En bref, j’estime qu’elle a considéré à tort que la demande du Gouvernement ne constituait qu’une demande en révision, alors qu’il s’agissait en partie d’une demande en interprétation. Le résultat aurait dû être, à mon avis, que si la demande en révision pouvait être rejetée, la demande en interprétation appelait en revanche une réponse de la part de la Cour.
2. Il est vrai que, selon les termes de sa demande, le Gouvernement sollicitait la « révision » de l’arrêt du 20 juin 2017. En premier lieu, il demandait que le montant alloué soit réduit de 44 400 EUR à 23 300 EUR. En second lieu, il demandait une « reformulation » de l’arrêt, eu égard au fait que la fondation requérante n’avait pas payé de factures d’électricité depuis le 29 juin 2007 : à titre principal, il demandait qu’aucun montant ne soit octroyé à la requérante à titre de dommage matériel ; à titre subsidiaire, il demandait que le paragraphe 21 de l’arrêt du 20 juin 2017 soit clarifié par l’ajout d’une phrase selon laquelle la requérante ne serait pas exonérée du paiement des factures d’électricité, y compris les frais d’éclairage, pour la période couverte par cet arrêt, c’est-à-dire du 29 juin 2007 au 20 septembre 2017 (voir le paragraphe 6 du présent arrêt).
3. Dans la mesure où le Gouvernement sollicite des modifications de l’arrêt du 20 juin 2017 (réduction du montant de 44 400 EUR à 23 300 EUR, suppression de tout montant octroyé au titre du dommage matériel), sa demande constitue une véritable demande en révision.

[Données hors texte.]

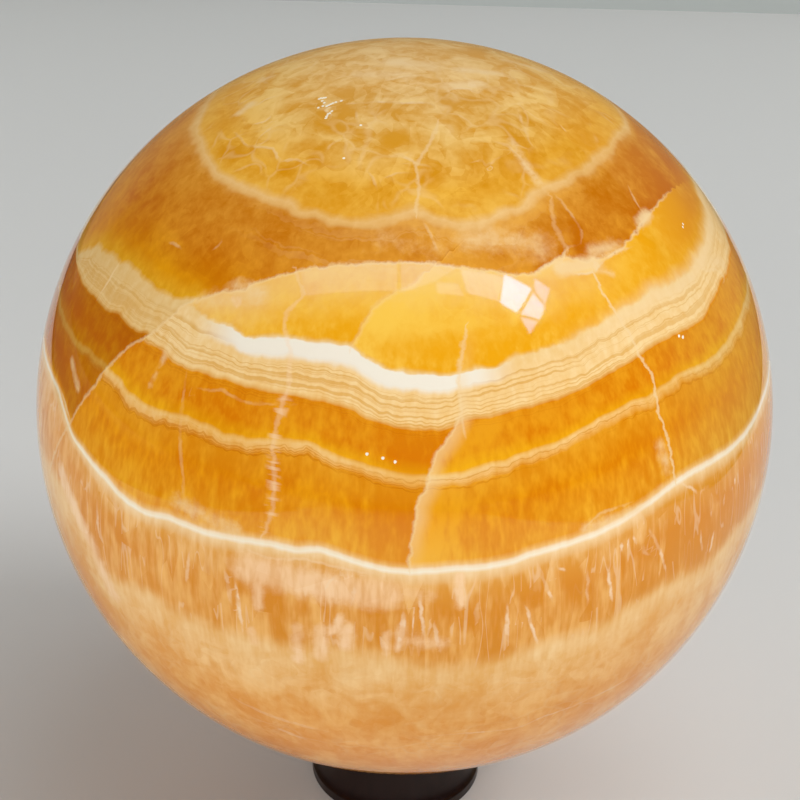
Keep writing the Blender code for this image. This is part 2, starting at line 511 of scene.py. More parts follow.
def add_number(mesh, name, values):
    """Keeps one number for each vertex under a name."""
    attribute = mesh.attributes.new(name, "FLOAT", "POINT")
    attribute.data.foreach_set("value", np.asarray(values, np.float32))


def make_ball():
    """The stone's mesh, with its levels and crack distances kept at the vertices."""
    directions, faces = cube_ball()
    mesh = bpy.data.meshes.new("banded_calcite")
    mesh.from_pydata((directions * RADIUS).tolist(), [], faces)
    bearing, height = bearing_and_height(directions)
    curves = {name: traced_height(pixels, seed) for seed, (name, pixels) in enumerate(TRACED.items())}
    upper = dict(curves)
    for name, pixels in TRACED_UPPER.items():
        upper[name] = with_upper_part(curves[name], pixels)
    add_number(mesh, "level", level_of(bearing, height, curves))
    add_number(mesh, "level_upper", level_of(bearing, height, upper))
    for name, pixels in CRACKS.items():
        signed, plain, _ = line_distance(directions, on_ball(pixels))
        add_number(mesh, name, signed)
        add_number(mesh, name + "_away", plain)
    add_marks(mesh, directions)
    add_number(mesh, "deep_patches", patch_depth(directions, DEEP_PATCHES))
    add_number(mesh, "pale_patches", patch_depth(directions, PALE_PATCHES))
    mesh.shade_smooth()
    ball = bpy.data.objects.new("banded_calcite", mesh)
    ball.location = CENTRE
    bpy.context.scene.collection.objects.link(ball)
    return ball


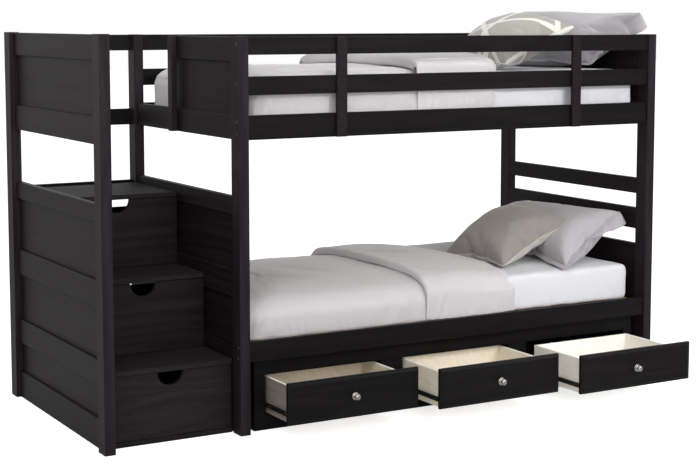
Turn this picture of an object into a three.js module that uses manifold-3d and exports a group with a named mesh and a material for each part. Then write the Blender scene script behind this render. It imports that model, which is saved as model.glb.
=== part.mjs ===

Je suis d’accord avec la majorité en ce qu’elle considère que cette partie de la demande doit être rejetée au motif qu’elle n’est pas fondée sur un fait qui ne pouvait être raisonnablement connu du Gouvernement à l’époque de l’arrêt à réviser (article 80 du règlement de la Cour, voir les paragraphes 13 à 16 du présent arrêt).
4. Mais le Gouvernement sollicite également que le paragraphe 21 de l’arrêt du 20 juin 2017 soit clarifié, et il suggère que cette clarification prenne la forme de l’ajout d’une phrase. Même s’il sollicite cette clarification dans le cadre d’une demande en révision, il me semble que cette partie de sa demande est en réalité une demande en interprétation de l’arrêt.
En vertu du principe jura novit curia, la Cour n’est pas tenue par la qualification que les parties donnent à leurs demandes. Elle peut, sans modifier la nature d’une demande, la qualifier différemment (voir à titre de comparaison, en ce qui concerne la qualification des griefs invoqués par un requérant, Radomilja et autres c. Croatie [GC], nos 37685/10 et 22768/12, § 126, 20 mars 2018). Contrairement à la majorité, qui s’en tient à la qualification donnée (erronément) par le Gouvernement à cette partie de sa demande, j’estime que la Cour aurait dû l’examiner en la considérant comme une demande en interprétation Les demandes en interprétation sont régies par l’article 79 du règlement de la Cour. En l’espèce, je ne vois dans cet article aucun obstacle à ce que la Cour prenne la demande en considération et y apporte une réponse.
5. Curieusement, alors qu’elle rejette la demande, la majorité donne en fait une interprétation du paragraphe 21 de l’arrêt du 20 juin 2017.
En effet, elle « estime nécessaire de souligner », par une sorte d’obiter dictum, « que, à la suite du paiement du dommage matériel par l’État défendeur, la requérante, si elle n’a pas encore effectué le paiement des factures d’électricité pertinentes, devra verser la somme de 44 400 EUR à la société créancière, à savoir la BEDAŞ, en vue du paiement des frais d’électricité du cemevi en question pour la période allant de juin 2007 à septembre 2017 » (paragraphe 15 du présent arrêt, italiques ajoutés ; voir également le paragraphe 10 du présent arrêt, dernière phrase).
Cela revient, en fait, à clarifier le paragraphe 21 de l’arrêt du 20 juin 2017 dans le sens souhaité par le Gouvernement. L’État défendeur est tenu de payer à la requérante la somme de 44 400 EUR ; toutefois, celle-ci « devra » utiliser cette somme pour payer les factures d’électricité, étant entendu que cela ne couvrira qu’une partie du montant total des factures (environ 116 000 EUR, voir le paragraphe 12 du présent arrêt).
Je me demande pourquoi la majorité n’a pas délivré un message clair aux parties dans un point du dispositif, afin d’éviter, autant que possible, de nouveaux problèmes au stade de l’exécution de l’arrêt du 21 juin 2017. Le message est maintenant ambigu, étant donné qu’il donne raison au Gouvernement, mais dans un arrêt qui, selon les termes de son dispositif, rejette la demande du Gouvernement.